By Rabbi Asher Lopatin, Director of Community Relations
Early in April, I met with my friend Dr. Mahmoud Al-Hadidi to discuss (and argue about) the Israel-Hamas war on Roop Raj’s Let it Rip (Fox 2, April 4).
This was just a week after I was invited to attend Dr. Al-Hadidi’s World Peace Outreach center’s annual interfaith Ramadan Iftar.
Each encounter brought home my conviction that there is room to be passionate and vocal about the issues we are concerned about, while maintaining friendship and respect for one another. When I spoke at the Iftar to well over 100 Muslim, Christian, Jewish and Hindu guests, I respected the setting and talked about the importance of valuing the life of every human being. Now, certainly in my mind I was thinking of the over 100 hostages still in Gaza, and the 1200 lives that were massacred, raped and tortured on October 7, but no doubt many in the room, including myself, were thinking of all the innocent lives in Gaza lost because of this painful war – that, again, Hamas started, a fact which I did not point out. There is a time for showing respect, and a time for arguing and challenging.
Yet, when we met on Let it Rip, I did push back when I did not agree with statements that Dr. Al-Hadidi was making, or his approach to a cease fire. He pushed back as well, attacking Israel’s way of waging the war. There was clearly strong disagreement, and this local television segment was the place for it. However, we did not (in general!) interrupt each other, and we did not vilify each other. In the end, we showed respect and friendship. Indeed, while Roop Raj likes a good argument and rough and tumble on LiR, he invited us on the show after we appeared on it a few months ago, specifically because he knew we disagreed but would act with civility and respect toward each other. So my arguments and his arguments got an airing not because we are the loudest or most shrill, but specifically because we demonstrate that to live in this society, to be a builder of our community rather than a destroyer, we need to get along and we need to show a basic tolerance for each other.
My relationship with Dr. Al-Hadidi and his wife Nada go much deeper than simple tolerance: we spent over a week together visiting the Holy Land – spending a lot of time in the Old City of Jerusalem, in Jericho and Arab and Jewish and mixed towns, and we have worked together fighting hatred for several years.

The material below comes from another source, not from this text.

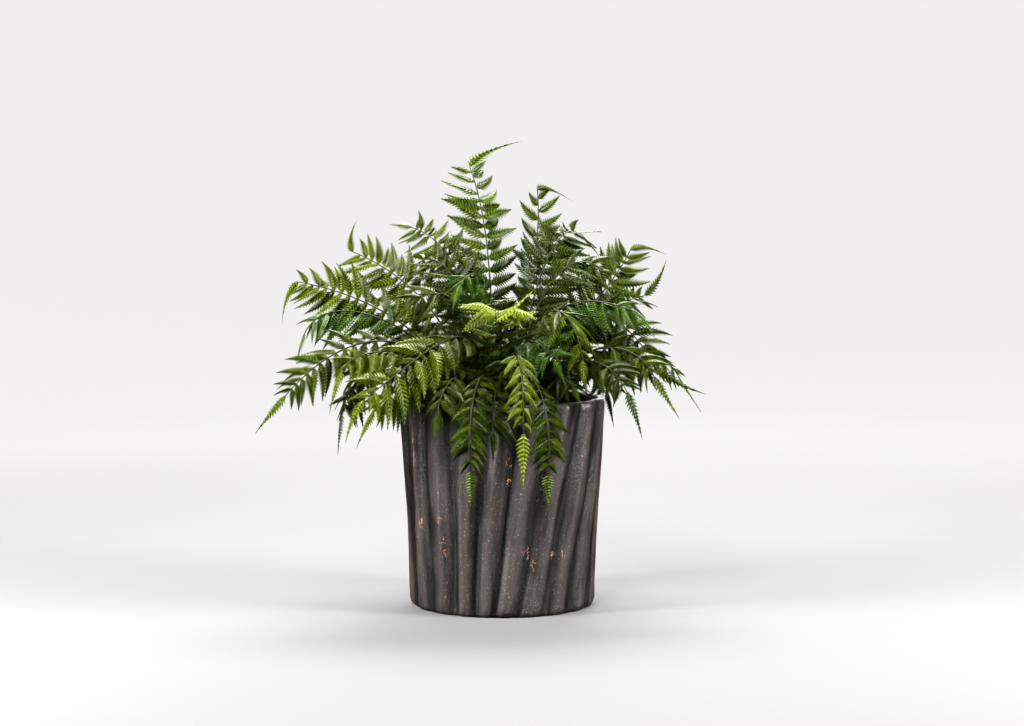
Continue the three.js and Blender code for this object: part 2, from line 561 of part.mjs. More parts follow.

However, maybe the fact that we are friends and think so highly of each other makes an even stronger point: people can disagree about the most profound and sensitive things while maintaining a friendship and a respect towards the other. This does not always make rational sense because if you disagree on life-or-death matters – as this war in Gaza is – then how can you still be friends? One answer is just irrational: that is what unconditional friendship and love is all about. Yet, perhaps a more important answer is that our society, our community, greater Ann Arbor, our universities and our schools will only thrive and grow if we can maintain this duality of disagreeing with respect, of being passionate and civil. Otherwise, we are doomed, and no one will win.
As I begin my exciting work with the Jewish Federation of Greater Ann Arbor after joining the professional team in March of this year, I am discovering the great diversity of this community – breaking news: not everyone here thinks alike! However, I am also finding the deep respect so many have for each other despite deep disagreements. I hope we can model that duality and that harmony for a world that needs such character; a world that needs both passion and concern for so many challenges, while also craving for the civility and respect that will enable us to function and somehow to find the solutions to those challenges. I believe we can do it if we can be the example.